● TASK BRIEF
Quote, without change, all of the lines that follow.

● MATERIAL
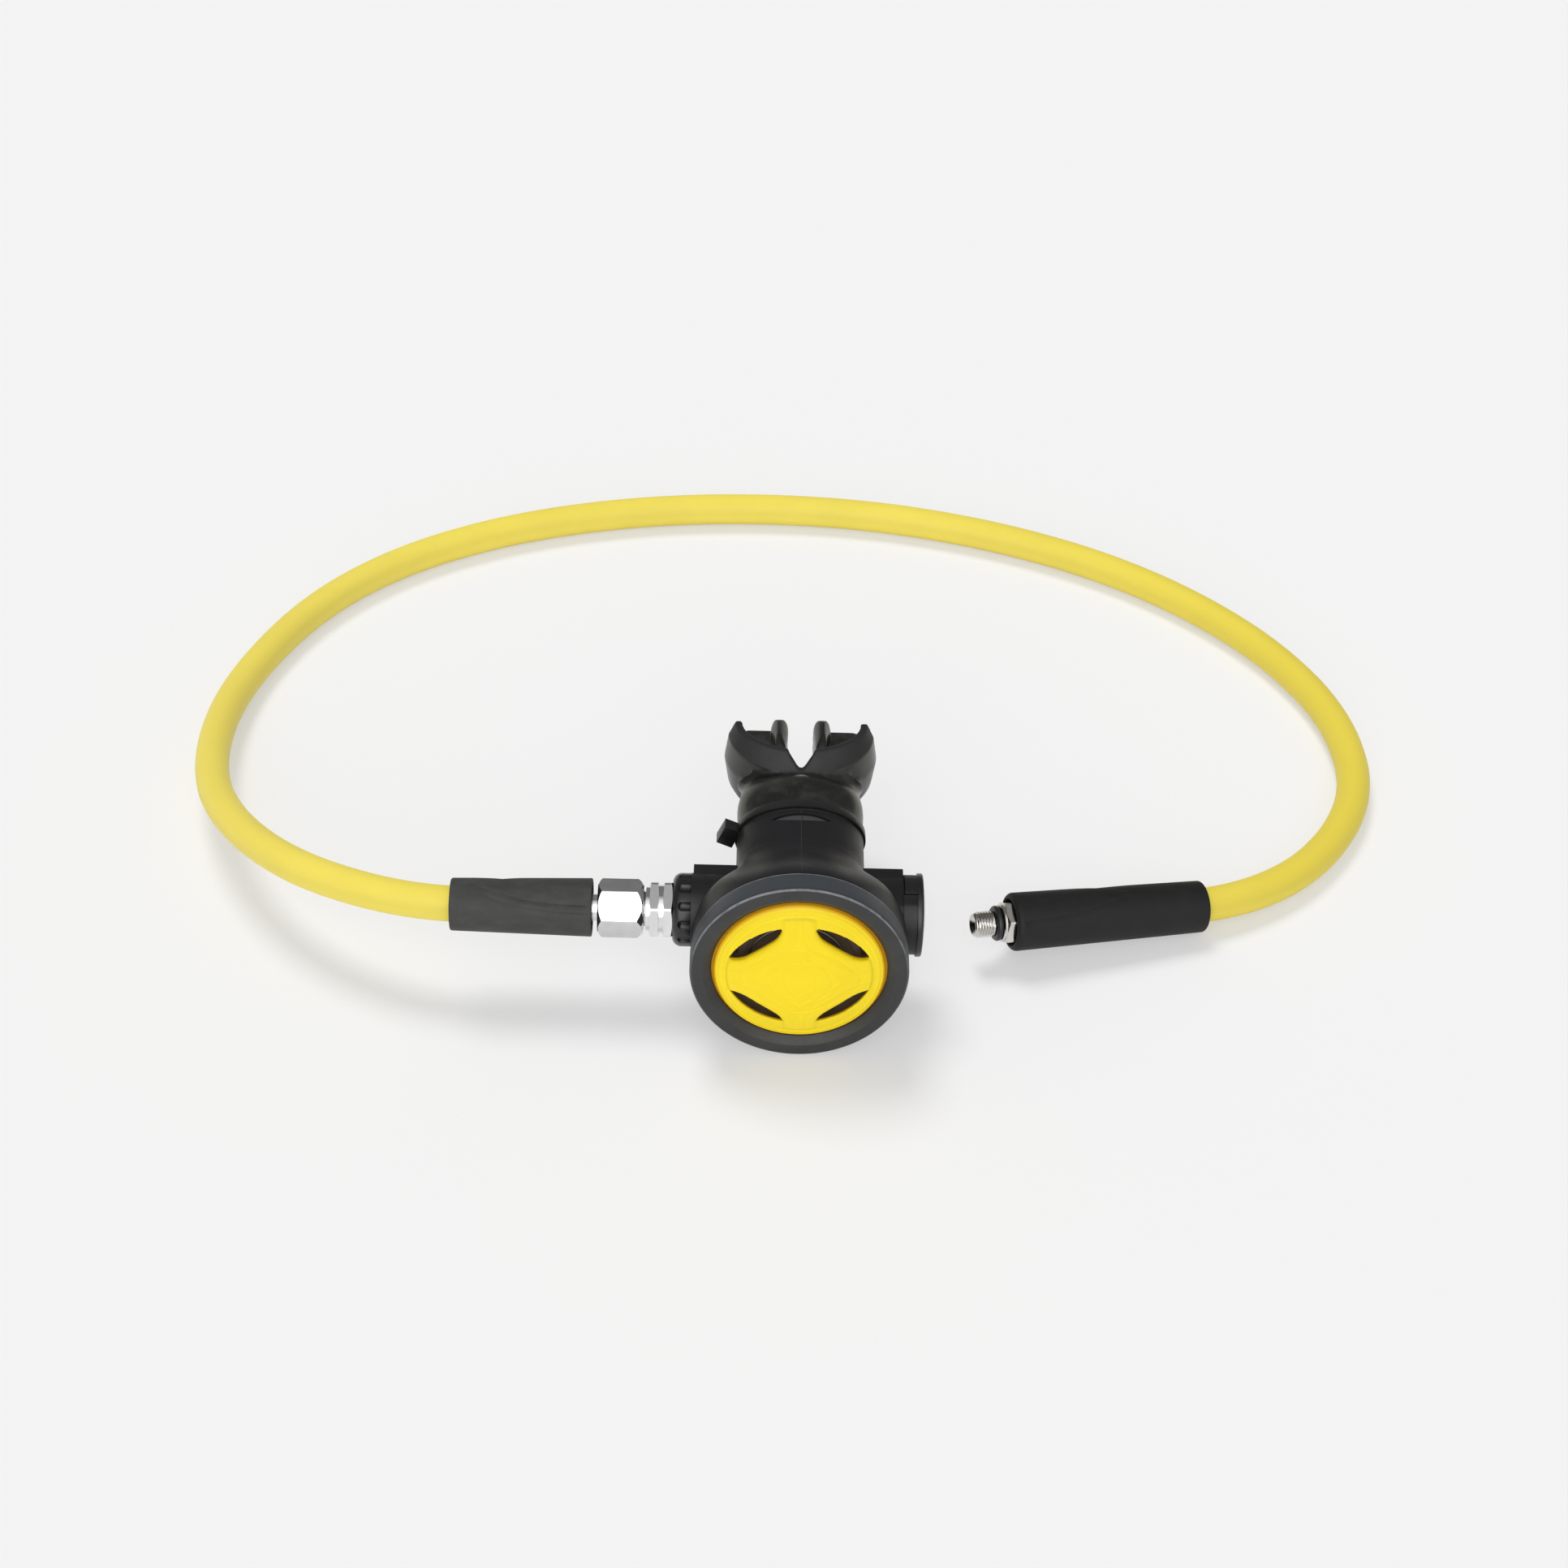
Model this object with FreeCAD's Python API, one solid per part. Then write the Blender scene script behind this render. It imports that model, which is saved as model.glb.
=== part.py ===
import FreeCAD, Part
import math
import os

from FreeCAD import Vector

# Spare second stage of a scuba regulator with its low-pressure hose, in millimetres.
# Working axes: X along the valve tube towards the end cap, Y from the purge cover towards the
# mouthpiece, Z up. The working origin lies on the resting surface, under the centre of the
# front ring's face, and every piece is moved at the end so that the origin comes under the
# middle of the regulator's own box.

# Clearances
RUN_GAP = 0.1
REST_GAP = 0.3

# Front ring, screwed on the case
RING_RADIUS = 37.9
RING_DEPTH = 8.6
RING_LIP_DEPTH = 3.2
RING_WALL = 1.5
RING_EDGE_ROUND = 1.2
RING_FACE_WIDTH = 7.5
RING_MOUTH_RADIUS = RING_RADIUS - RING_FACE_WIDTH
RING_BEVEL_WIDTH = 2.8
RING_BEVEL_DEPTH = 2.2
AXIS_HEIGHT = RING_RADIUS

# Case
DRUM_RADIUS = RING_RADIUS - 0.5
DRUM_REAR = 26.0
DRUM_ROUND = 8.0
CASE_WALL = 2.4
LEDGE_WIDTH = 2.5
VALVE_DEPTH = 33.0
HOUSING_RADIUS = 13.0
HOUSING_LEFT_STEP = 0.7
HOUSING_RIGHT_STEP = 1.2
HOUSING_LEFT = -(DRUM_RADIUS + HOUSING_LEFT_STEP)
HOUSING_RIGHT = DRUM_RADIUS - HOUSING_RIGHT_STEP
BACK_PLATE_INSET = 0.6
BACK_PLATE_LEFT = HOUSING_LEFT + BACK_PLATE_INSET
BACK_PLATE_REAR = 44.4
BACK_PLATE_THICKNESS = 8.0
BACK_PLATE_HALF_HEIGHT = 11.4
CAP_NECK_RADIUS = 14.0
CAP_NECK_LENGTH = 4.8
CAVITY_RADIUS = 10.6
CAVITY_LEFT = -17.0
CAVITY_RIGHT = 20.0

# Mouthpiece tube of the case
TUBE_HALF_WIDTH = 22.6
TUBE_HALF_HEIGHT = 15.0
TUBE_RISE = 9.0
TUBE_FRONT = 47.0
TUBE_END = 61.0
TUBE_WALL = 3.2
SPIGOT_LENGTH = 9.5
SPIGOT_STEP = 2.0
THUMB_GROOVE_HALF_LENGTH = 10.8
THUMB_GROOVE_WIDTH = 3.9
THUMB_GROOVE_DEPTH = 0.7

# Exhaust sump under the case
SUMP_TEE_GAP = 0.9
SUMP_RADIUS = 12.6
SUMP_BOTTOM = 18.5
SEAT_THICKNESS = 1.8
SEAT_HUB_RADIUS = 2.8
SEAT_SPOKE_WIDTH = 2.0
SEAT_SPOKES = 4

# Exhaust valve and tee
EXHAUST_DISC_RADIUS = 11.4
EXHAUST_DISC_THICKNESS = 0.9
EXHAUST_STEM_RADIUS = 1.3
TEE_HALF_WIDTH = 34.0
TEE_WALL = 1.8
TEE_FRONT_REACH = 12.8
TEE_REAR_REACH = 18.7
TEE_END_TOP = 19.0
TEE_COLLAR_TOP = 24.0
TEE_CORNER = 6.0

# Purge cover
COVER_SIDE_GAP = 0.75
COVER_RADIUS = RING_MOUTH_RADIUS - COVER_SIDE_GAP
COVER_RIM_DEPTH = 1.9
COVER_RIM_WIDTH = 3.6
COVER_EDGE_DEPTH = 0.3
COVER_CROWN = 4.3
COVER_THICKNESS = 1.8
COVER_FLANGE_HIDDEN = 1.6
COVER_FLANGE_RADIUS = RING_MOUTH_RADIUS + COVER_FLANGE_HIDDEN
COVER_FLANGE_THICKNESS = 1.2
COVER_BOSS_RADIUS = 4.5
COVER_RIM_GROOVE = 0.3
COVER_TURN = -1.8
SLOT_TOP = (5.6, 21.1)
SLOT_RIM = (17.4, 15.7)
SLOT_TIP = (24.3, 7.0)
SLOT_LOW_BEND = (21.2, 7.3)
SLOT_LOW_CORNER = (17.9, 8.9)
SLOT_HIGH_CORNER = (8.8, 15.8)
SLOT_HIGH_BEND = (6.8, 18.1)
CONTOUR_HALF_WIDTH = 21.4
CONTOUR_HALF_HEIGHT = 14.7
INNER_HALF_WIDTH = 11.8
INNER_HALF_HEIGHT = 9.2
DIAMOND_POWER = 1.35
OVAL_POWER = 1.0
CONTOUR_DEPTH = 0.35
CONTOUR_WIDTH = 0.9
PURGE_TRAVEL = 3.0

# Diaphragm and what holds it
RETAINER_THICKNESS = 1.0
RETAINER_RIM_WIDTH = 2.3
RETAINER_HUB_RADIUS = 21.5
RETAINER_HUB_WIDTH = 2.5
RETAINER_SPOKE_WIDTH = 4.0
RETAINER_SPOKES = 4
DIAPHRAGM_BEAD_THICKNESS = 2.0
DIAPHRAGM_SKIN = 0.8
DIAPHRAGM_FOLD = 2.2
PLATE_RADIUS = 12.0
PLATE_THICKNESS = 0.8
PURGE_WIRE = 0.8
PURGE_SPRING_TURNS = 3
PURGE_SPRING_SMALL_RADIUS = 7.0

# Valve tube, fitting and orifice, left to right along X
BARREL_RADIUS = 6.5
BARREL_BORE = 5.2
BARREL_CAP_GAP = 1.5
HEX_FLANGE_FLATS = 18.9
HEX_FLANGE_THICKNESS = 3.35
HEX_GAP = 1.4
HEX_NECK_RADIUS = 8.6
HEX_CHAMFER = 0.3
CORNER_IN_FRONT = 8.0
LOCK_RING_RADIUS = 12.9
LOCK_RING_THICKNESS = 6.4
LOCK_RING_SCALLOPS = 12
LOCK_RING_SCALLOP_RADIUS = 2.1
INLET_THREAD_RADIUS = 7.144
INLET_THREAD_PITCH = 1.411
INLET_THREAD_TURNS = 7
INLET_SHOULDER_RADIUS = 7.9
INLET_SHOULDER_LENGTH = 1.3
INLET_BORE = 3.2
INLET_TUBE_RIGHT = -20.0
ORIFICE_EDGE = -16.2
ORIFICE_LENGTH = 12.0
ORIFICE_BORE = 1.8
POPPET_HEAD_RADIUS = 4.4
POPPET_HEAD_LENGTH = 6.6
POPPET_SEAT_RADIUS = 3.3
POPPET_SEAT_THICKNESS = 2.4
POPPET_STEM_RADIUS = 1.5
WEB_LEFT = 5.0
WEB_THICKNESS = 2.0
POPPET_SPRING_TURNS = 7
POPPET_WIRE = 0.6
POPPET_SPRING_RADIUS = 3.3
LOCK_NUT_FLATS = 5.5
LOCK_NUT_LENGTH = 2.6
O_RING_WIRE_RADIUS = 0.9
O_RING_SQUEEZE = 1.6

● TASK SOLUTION
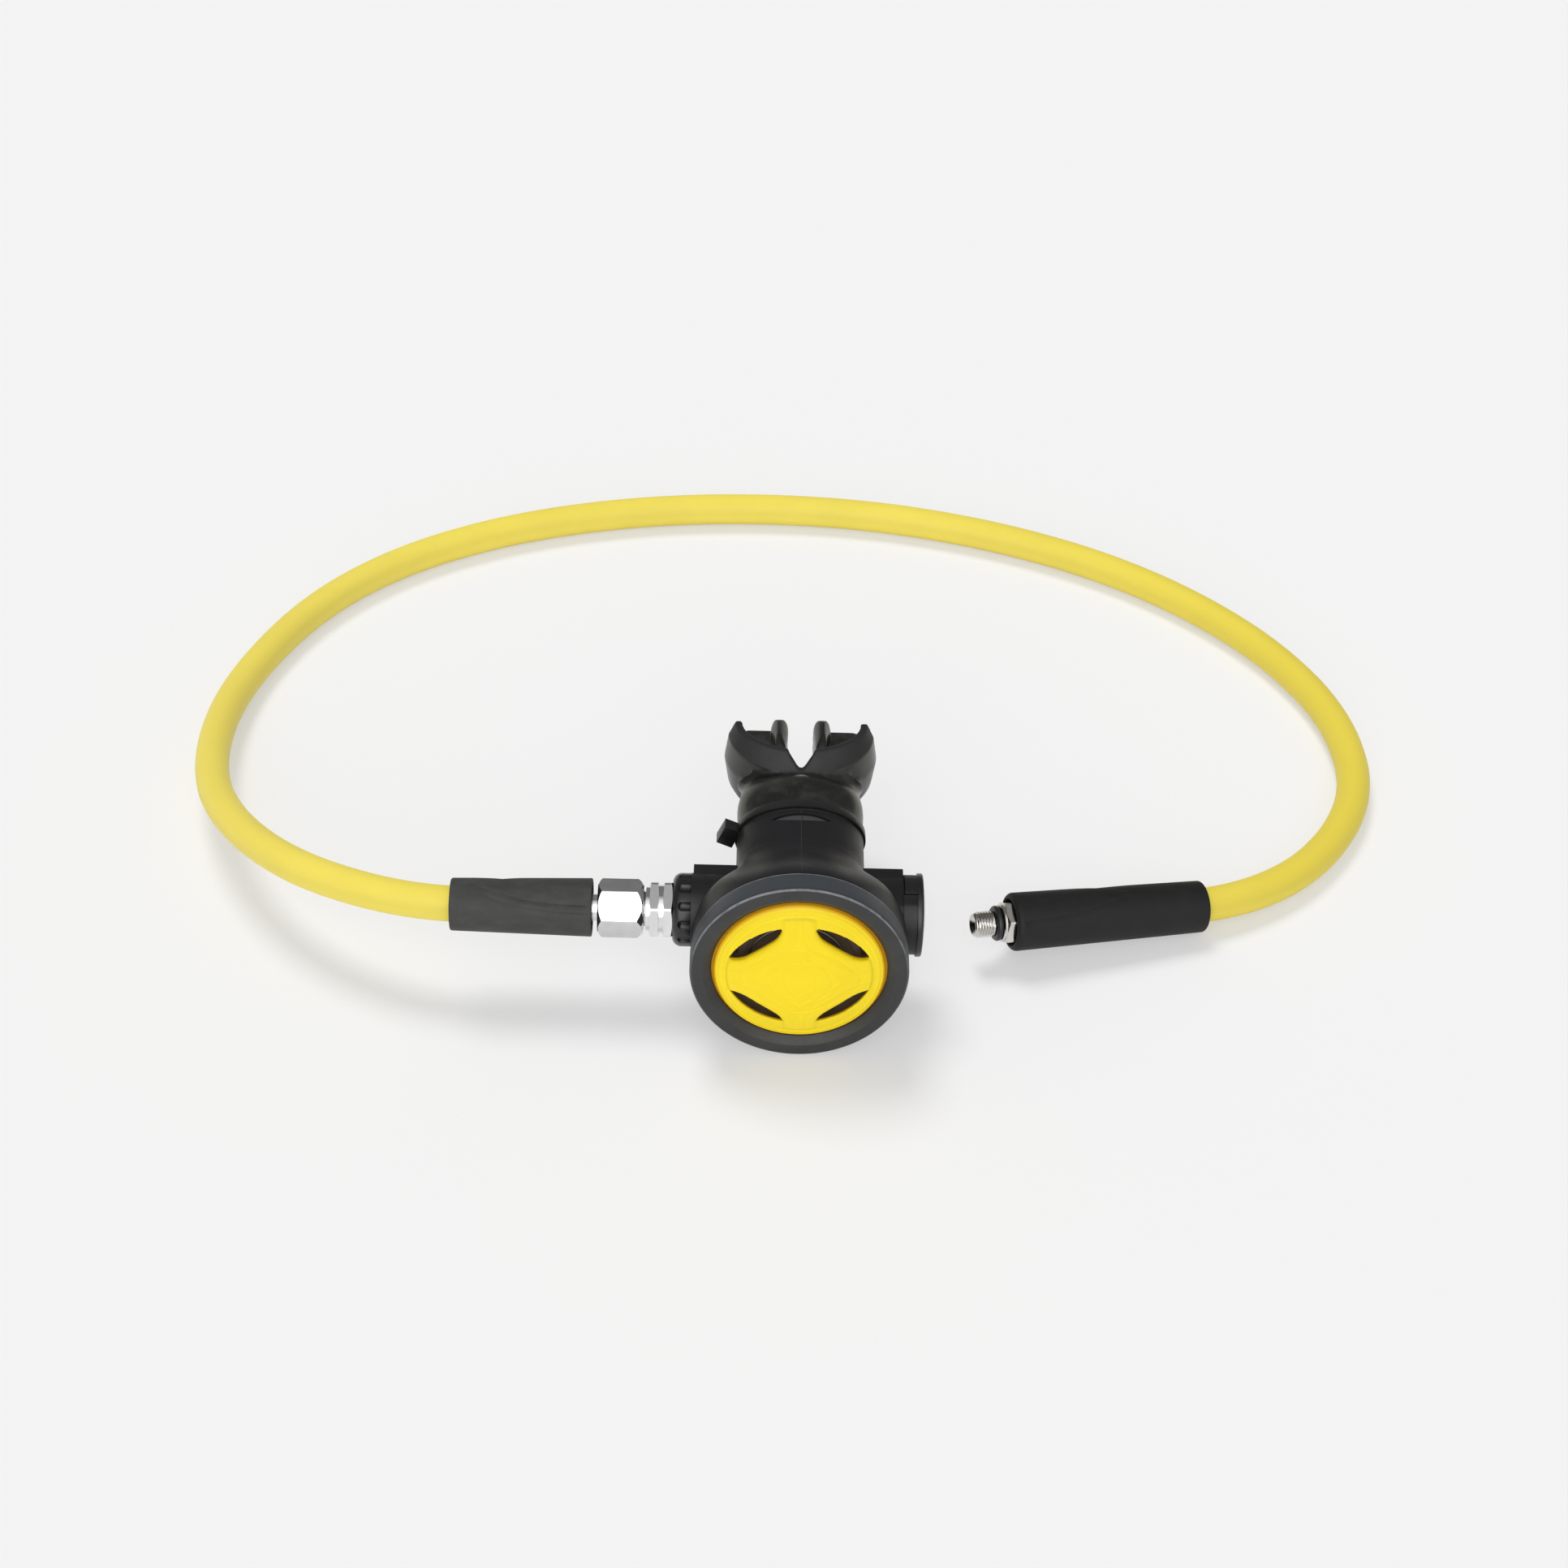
Model this object with FreeCAD's Python API, one solid per part. Then write the Blender scene script behind this render. It imports that model, which is saved as model.glb.
=== part.py ===
import FreeCAD, Part
import math
import os

from FreeCAD import Vector

# Spare second stage of a scuba regulator with its low-pressure hose, in millimetres.
# Working axes: X along the valve tube towards the end cap, Y from the purge cover towards the
# mouthpiece, Z up. The working origin lies on the resting surface, under the centre of the
# front ring's face, and every piece is moved at the end so that the origin comes under the
# middle of the regulator's own box.

# Clearances
RUN_GAP = 0.1
REST_GAP = 0.3

# Front ring, screwed on the case
RING_RADIUS = 37.9
RING_DEPTH = 8.6
RING_LIP_DEPTH = 3.2
RING_WALL = 1.5
RING_EDGE_ROUND = 1.2
RING_FACE_WIDTH = 7.5
RING_MOUTH_RADIUS = RING_RADIUS - RING_FACE_WIDTH
RING_BEVEL_WIDTH = 2.8
RING_BEVEL_DEPTH = 2.2
AXIS_HEIGHT = RING_RADIUS

# Case
DRUM_RADIUS = RING_RADIUS - 0.5
DRUM_REAR = 26.0
DRUM_ROUND = 8.0
CASE_WALL = 2.4
LEDGE_WIDTH = 2.5
VALVE_DEPTH = 33.0
HOUSING_RADIUS = 13.0
HOUSING_LEFT_STEP = 0.7
HOUSING_RIGHT_STEP = 1.2
HOUSING_LEFT = -(DRUM_RADIUS + HOUSING_LEFT_STEP)
HOUSING_RIGHT = DRUM_RADIUS - HOUSING_RIGHT_STEP
BACK_PLATE_INSET = 0.6
BACK_PLATE_LEFT = HOUSING_LEFT + BACK_PLATE_INSET
BACK_PLATE_REAR = 44.4
BACK_PLATE_THICKNESS = 8.0
BACK_PLATE_HALF_HEIGHT = 11.4
CAP_NECK_RADIUS = 14.0
CAP_NECK_LENGTH = 4.8
CAVITY_RADIUS = 10.6
CAVITY_LEFT = -17.0
CAVITY_RIGHT = 20.0

# Mouthpiece tube of the case
TUBE_HALF_WIDTH = 22.6
TUBE_HALF_HEIGHT = 15.0
TUBE_RISE = 9.0
TUBE_FRONT = 47.0
TUBE_END = 61.0
TUBE_WALL = 3.2
SPIGOT_LENGTH = 9.5
SPIGOT_STEP = 2.0
THUMB_GROOVE_HALF_LENGTH = 10.8
THUMB_GROOVE_WIDTH = 3.9
THUMB_GROOVE_DEPTH = 0.7

# Exhaust sump under the case
SUMP_TEE_GAP = 0.9
SUMP_RADIUS = 12.6
SUMP_BOTTOM = 18.5
SEAT_THICKNESS = 1.8
SEAT_HUB_RADIUS = 2.8
SEAT_SPOKE_WIDTH = 2.0
SEAT_SPOKES = 4

# Exhaust valve and tee
EXHAUST_DISC_RADIUS = 11.4
EXHAUST_DISC_THICKNESS = 0.9
EXHAUST_STEM_RADIUS = 1.3
TEE_HALF_WIDTH = 34.0
TEE_WALL = 1.8
TEE_FRONT_REACH = 12.8
TEE_REAR_REACH = 18.7
TEE_END_TOP = 19.0
TEE_COLLAR_TOP = 24.0
TEE_CORNER = 6.0

# Purge cover
COVER_SIDE_GAP = 0.75
COVER_RADIUS = RING_MOUTH_RADIUS - COVER_SIDE_GAP
COVER_RIM_DEPTH = 1.9
COVER_RIM_WIDTH = 3.6
COVER_EDGE_DEPTH = 0.3
COVER_CROWN = 4.3
COVER_THICKNESS = 1.8
COVER_FLANGE_HIDDEN = 1.6
COVER_FLANGE_RADIUS = RING_MOUTH_RADIUS + COVER_FLANGE_HIDDEN
COVER_FLANGE_THICKNESS = 1.2
COVER_BOSS_RADIUS = 4.5
COVER_RIM_GROOVE = 0.3
COVER_TURN = -1.8
SLOT_TOP = (5.6, 21.1)
SLOT_RIM = (17.4, 15.7)
SLOT_TIP = (24.3, 7.0)
SLOT_LOW_BEND = (21.2, 7.3)
SLOT_LOW_CORNER = (17.9, 8.9)
SLOT_HIGH_CORNER = (8.8, 15.8)
SLOT_HIGH_BEND = (6.8, 18.1)
CONTOUR_HALF_WIDTH = 21.4
CONTOUR_HALF_HEIGHT = 14.7
INNER_HALF_WIDTH = 11.8
INNER_HALF_HEIGHT = 9.2
DIAMOND_POWER = 1.35
OVAL_POWER = 1.0
CONTOUR_DEPTH = 0.35
CONTOUR_WIDTH = 0.9
PURGE_TRAVEL = 3.0

# Diaphragm and what holds it
RETAINER_THICKNESS = 1.0
RETAINER_RIM_WIDTH = 2.3
RETAINER_HUB_RADIUS = 21.5
RETAINER_HUB_WIDTH = 2.5
RETAINER_SPOKE_WIDTH = 4.0
RETAINER_SPOKES = 4
DIAPHRAGM_BEAD_THICKNESS = 2.0
DIAPHRAGM_SKIN = 0.8
DIAPHRAGM_FOLD = 2.2
PLATE_RADIUS = 12.0
PLATE_THICKNESS = 0.8
PURGE_WIRE = 0.8
PURGE_SPRING_TURNS = 3
PURGE_SPRING_SMALL_RADIUS = 7.0

# Valve tube, fitting and orifice, left to right along X
BARREL_RADIUS = 6.5
BARREL_BORE = 5.2
BARREL_CAP_GAP = 1.5
HEX_FLANGE_FLATS = 18.9
HEX_FLANGE_THICKNESS = 3.35
HEX_GAP = 1.4
HEX_NECK_RADIUS = 8.6
HEX_CHAMFER = 0.3
CORNER_IN_FRONT = 8.0
LOCK_RING_RADIUS = 12.9
LOCK_RING_THICKNESS = 6.4
LOCK_RING_SCALLOPS = 12
LOCK_RING_SCALLOP_RADIUS = 2.1
INLET_THREAD_RADIUS = 7.144
INLET_THREAD_PITCH = 1.411
INLET_THREAD_TURNS = 7
INLET_SHOULDER_RADIUS = 7.9
INLET_SHOULDER_LENGTH = 1.3
INLET_BORE = 3.2
INLET_TUBE_RIGHT = -20.0
ORIFICE_EDGE = -16.2
ORIFICE_LENGTH = 12.0
ORIFICE_BORE = 1.8
POPPET_HEAD_RADIUS = 4.4
POPPET_HEAD_LENGTH = 6.6
POPPET_SEAT_RADIUS = 3.3
POPPET_SEAT_THICKNESS = 2.4
POPPET_STEM_RADIUS = 1.5
WEB_LEFT = 5.0
WEB_THICKNESS = 2.0
POPPET_SPRING_TURNS = 7
POPPET_WIRE = 0.6
POPPET_SPRING_RADIUS = 3.3
LOCK_NUT_FLATS = 5.5
LOCK_NUT_LENGTH = 2.6
O_RING_WIRE_RADIUS = 0.9
O_RING_SQUEEZE = 1.6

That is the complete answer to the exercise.